We made our way back to the festival area for the last few obstacles – which of course were a ton of burpee-makers: rope climb, twister, and multi-rig all did me in. Ninety more burpees. Between these, though, I was able to do Olympus (with assistance – that thing was nuts), the tire flip, and bridge. The women’s tires were 200 pounds, but the hardest part was getting a grip under it to get going. I pretty much felt like WonderWoman after this obstacle, but quickly came back to Earth at the bridge. I HATE heights and this was pretty much my worst nightmare, but I had to do it to get to the finish line.

And finally… we were there!

That medal felt so good to put on. While I didn’t train for this race as long as I have others, it was such a challenge, both mentally and physically. I think I’ll be back once this training cycle is over!

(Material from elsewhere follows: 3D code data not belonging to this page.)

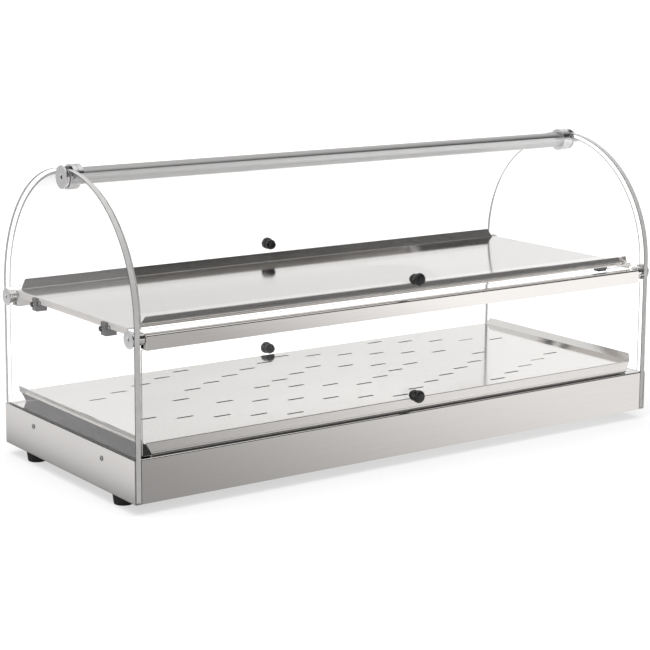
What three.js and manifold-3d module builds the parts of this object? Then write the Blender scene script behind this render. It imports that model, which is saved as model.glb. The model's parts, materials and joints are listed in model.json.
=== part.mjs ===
// Two-tier hot food display case: heated base, clear arched side panels, two trays,
// curved upper doors on a top tube and flat lower flaps on mid rails, front and rear alike.
// Millimetres, +Z up, front towards -Y, origin on the floor under the middle of the case.

import * as THREE from 'three';
import { mergeVertices } from 'three/addons/utils/BufferGeometryUtils.js';
import Module from 'manifold-3d';

const wasm = await Module();
wasm.setup();

// ---- driving dimensions -------------------------------------------------------------------

const LENGTH = 850;          // over the side plates
const DEPTH = 350;           // over the base box and the side panels
const FOOT_HEIGHT = 14;
const BASE_HEIGHT = 56;      // base box, underside to deck
const ARCH_CENTRE = 215;     // centre of the arch above the base box's underside
const GAP = 0.3;             // kept between pieces that touch
const SHEET = 1.2;           // stainless steel sheet
const PANEL = 8;             // acrylic side panels
const DOOR = 3;              // acrylic doors and flaps
const TUBE_RADIUS = 11;
const TUBE_WALL = 1.5;
const TUBE_DROP = 10.6;      // tube axis below the top of the arch
const PIVOT_INSET = 11;      // flap pivots behind the front face
const PIVOT_HEIGHT = 202;    // flap pivots above the base box's underside
const UPPER_TRAY = 213;      // tray faces above the base box's underside
const LOWER_TRAY = 72;
const KNOB_LOWER = 78;       // knob centres above the base box's underside
const KNOB_UPPER = 233;

// ---- places worked out from them ----------------------------------------------------------

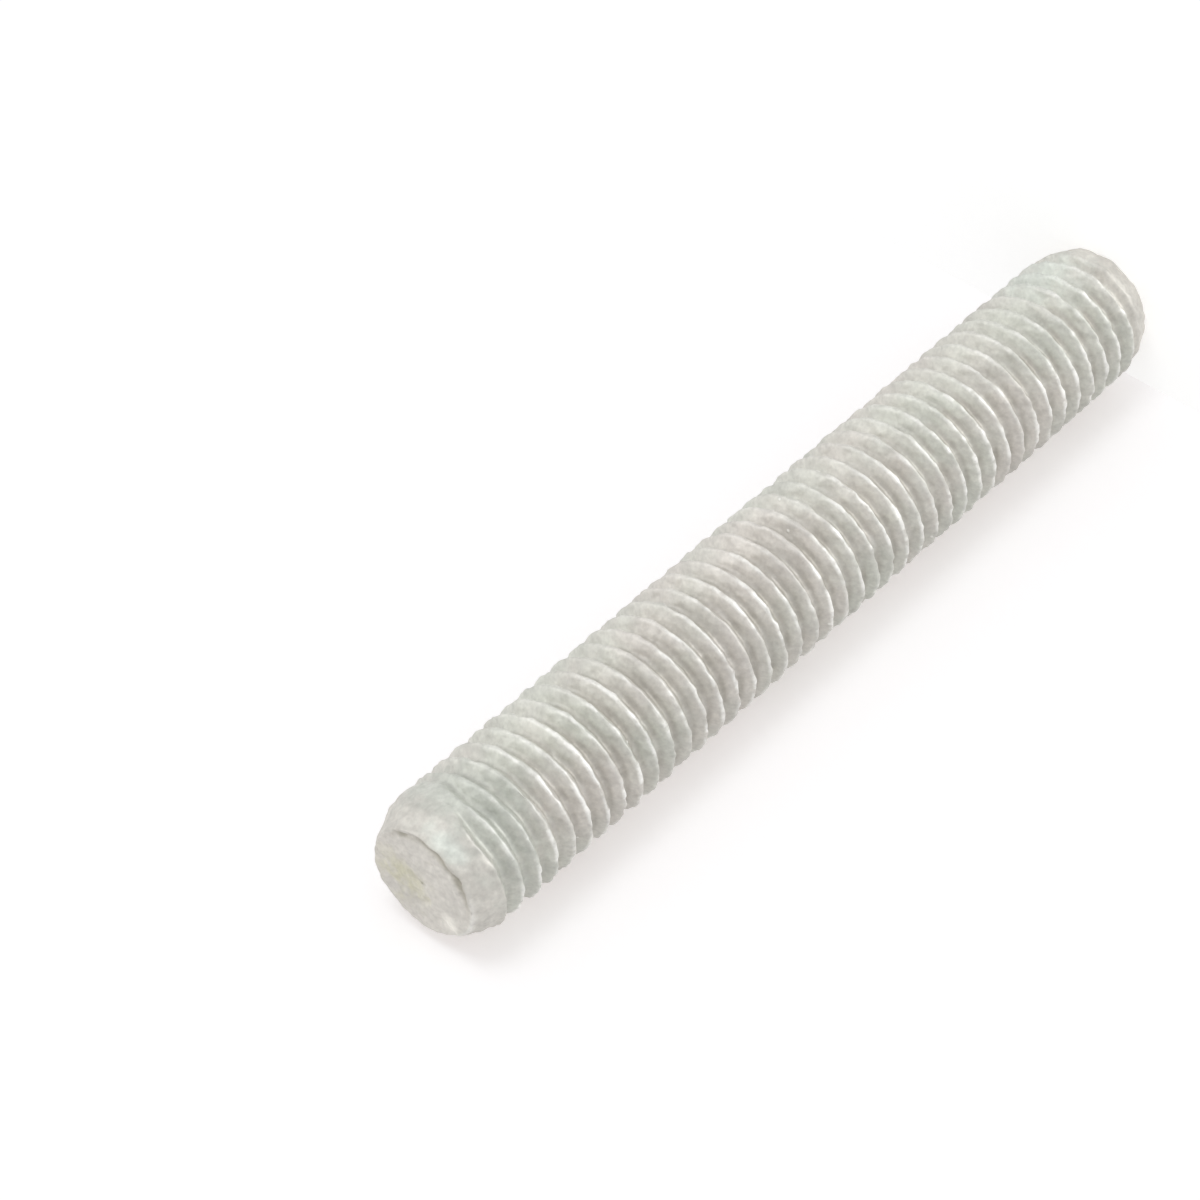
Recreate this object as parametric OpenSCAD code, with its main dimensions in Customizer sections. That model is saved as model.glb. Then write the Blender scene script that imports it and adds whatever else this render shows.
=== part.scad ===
// Stud bolt M8 x 1.25 x 55: a steel rod threaded from end to end and
// chamfered at both ends, hot-dip galvanised. It stands on its lower end
// face, with the axis along +Z and the origin at the middle of that face.

/* [Rod] */
// Major diameter of the thread, over the crests
major_d = 8; // [7:0.5:12]
// Length from end face to end face
stud_l = 55; // [25:1:80]

/* [Thread] */
// Distance between neighbouring crests
pitch = 1.25; // [1:0.05:1.5]
// Angle between the two flanks of a groove
flank_angle = 60; // [55:5:60]
// Flat left on each crest
crest_w = 0.16; // [0.1:0.01:0.25]
// Flat along the bottom of the groove
root_w = 0.21; // [0.1:0.01:0.25]
// Angle round the rod at which the groove leaves the lower end
thread_start = 120; // [0:5:355]

/* [Ends] */
// Diameter of the flat end faces, inside the chamfers
face_d = 6.3; // [5:0.1:6.9]
// Angle of the chamfers to the axis
chamfer_angle = 24; // [15:1:60]
// Length at each end that the groove leaves smooth
smooth_l = 1.5; // [0.5:0.1:3]
// Length over which the groove then deepens to full depth
runout_l = 1; // [0.5:0.1:2.5]

/* [Output] */
// Piece to draw

/* [Hidden] */
$fn = 96;

major_r = major_d / 2;
face_r = face_d / 2;
chamfer_l = (major_r - face_r) / tan(chamfer_angle);

// Groove section in the plane of the axis: the flanks run from the edges of
// the crest flats down to the flat bottom at root_r
half_angle = flank_angle / 2;
groove_w = pitch - crest_w;
groove_depth = (groove_w - root_w) / 2 / tan(half_angle);
root_r = major_r - groove_depth;

// The groove runs between the smooth ends. It is cut in short straight
// steps, whose number in a turn keeps a long stud's facets in bounds.
turns = (stud_l - 2 * smooth_l) / pitch;
steps_per_turn = max(14, min(32, floor(1120 / turns)));
steps = ceil(turns * steps_per_turn);

// The cutter's outer corners clear the crests at mid-step, and stop short
// of the turn above
clear = 0.03;
cutter_r = major_r / cos(180 / steps_per_turn) + clear;
widest = 0.99 * pitch;

// Height of the groove's middle at each step, and its bottom's radius there:
// clear of the rod at both ends of the groove, root_r once it has deepened
function height_at(step) = smooth_l + (stud_l - 2 * smooth_l) * step / steps;
function bottom_at(z) =
    let (deepened = min(z - smooth_l, stud_l - smooth_l - z, runout_l) / runout_l)
    major_r + clear / 2 - (groove_depth + clear / 2) * deepened;

// Groove section in a plane through the axis, carried up a right-hand helix
// whose line would cross the lower end face at thread_start
function section_at(step) =
    let (
        z = height_at(step),
        turned = thread_start + 360 * z / pitch,
        bottom_r = bottom_at(z),
        top_w = min(root_w + 2 * (cutter_r - bottom_r) * tan(half_angle), widest)
    )
    [
        for (corner = [
            [cutter_r, top_w / 2],
            [bottom_r, root_w / 2],
            [bottom_r, -root_w / 2],
            [cutter_r, -top_w / 2]
        ])
        [corner[0] * cos(turned), corner[0] * sin(turned), z + corner[1]]
    ];

// Solid that the section sweeps out
module groove_cutter() {
    n = 4;
    points = [for (step = [0 : steps]) each section_at(step)];
    sides = [
        for (step = [0 : steps - 1]) for (k = [0 : n - 1])
            let (a = step * n + k, b = step * n + (k + 1) % n)
            for (face = [[a, b, b + n], [a, b + n, a + n]]) face
    ];
    start = [for (k = [n - 1 : -1 : 0]) k];
    end = [for (k = [0 : n - 1]) steps * n + k];
    polyhedron(points, concat(sides, [start], [end]), convexity = 10);
}

// Rod turned to the major diameter, with both ends chamfered
module blank() {
    rotate_extrude()
        polygon([
            [0, 0],
            [face_r, 0],
            [major_r, chamfer_l],
            [major_r, stud_l - chamfer_l],
            [face_r, stud_l],
            [0, stud_l]
        ]);
}

module stud() {
    color("#CCCAC1")
        difference() {
            blank();
            groove_cutter();
        }
}

stud();
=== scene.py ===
import math
import bpy
import numpy as np
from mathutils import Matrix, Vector


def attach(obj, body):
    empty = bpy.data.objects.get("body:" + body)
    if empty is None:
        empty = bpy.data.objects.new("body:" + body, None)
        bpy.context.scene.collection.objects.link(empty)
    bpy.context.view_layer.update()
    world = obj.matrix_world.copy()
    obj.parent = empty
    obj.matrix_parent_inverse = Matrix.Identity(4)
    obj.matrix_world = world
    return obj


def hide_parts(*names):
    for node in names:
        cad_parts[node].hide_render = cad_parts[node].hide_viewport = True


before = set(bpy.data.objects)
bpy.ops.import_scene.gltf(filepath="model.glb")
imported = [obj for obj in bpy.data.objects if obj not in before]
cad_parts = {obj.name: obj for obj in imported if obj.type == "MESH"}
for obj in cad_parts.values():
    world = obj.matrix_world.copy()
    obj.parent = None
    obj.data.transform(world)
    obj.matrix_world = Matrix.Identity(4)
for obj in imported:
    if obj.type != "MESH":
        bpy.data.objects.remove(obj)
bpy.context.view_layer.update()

mm = 0.001
tiny = 1e-12                   # keeps a division from meeting zero
print("frame loaded:", sorted(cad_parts))


def linearColour(hexText):
    # each sRGB channel c: c / 12.92 when small, else ((c + 0.055) / 1.055) ^ 2.4
    channels = [int(hexText[i:i + 2], 16) / 255 for i in (1, 3, 5)]
    linear = [c / 12.92 if c <= 0.04045 else ((c + 0.055) / 1.055) ** 2.4 for c in channels]
    return (*linear, 1.0)


def addNode(tree, kind, inputs=None, out=0, **settings):
    # inputs maps a socket's name or number to a value or to the socket that feeds it; the node's
    # output named or numbered out comes back
    made = tree.nodes.new(kind)
    for name, value in settings.items():
        setattr(made, name, value)
    for key, value in (inputs or {}).items():
        if isinstance(value, bpy.types.NodeSocket):
            tree.links.new(value, made.inputs[key])
        else:
            made.inputs[key].default_value = value
    return made.outputs[out] if made.outputs else None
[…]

So, are you thinking about running a Spartan race? Some tips if you are a first-timer that I wish I knew beforehand:

  1. Be prepared to wait at some obstacles, especially at the beginning.
  2. Wear tight clothing!
  3. Bring fuel. You will be out there for a while and will need more than what you can get at the aid stations.
  4. Do it with a friend – you will need support, whether mental or physical, at some point!
  5. Do not expect a nice shower at the end. 🙂


“Life should not be a journey to the grave with the intention of arriving safely in a pretty and well preserved body, but rather to skid in broadside in a cloud of smoke, thoroughly used up, totally worn out, and loudly proclaiming “Wow! What a ride!”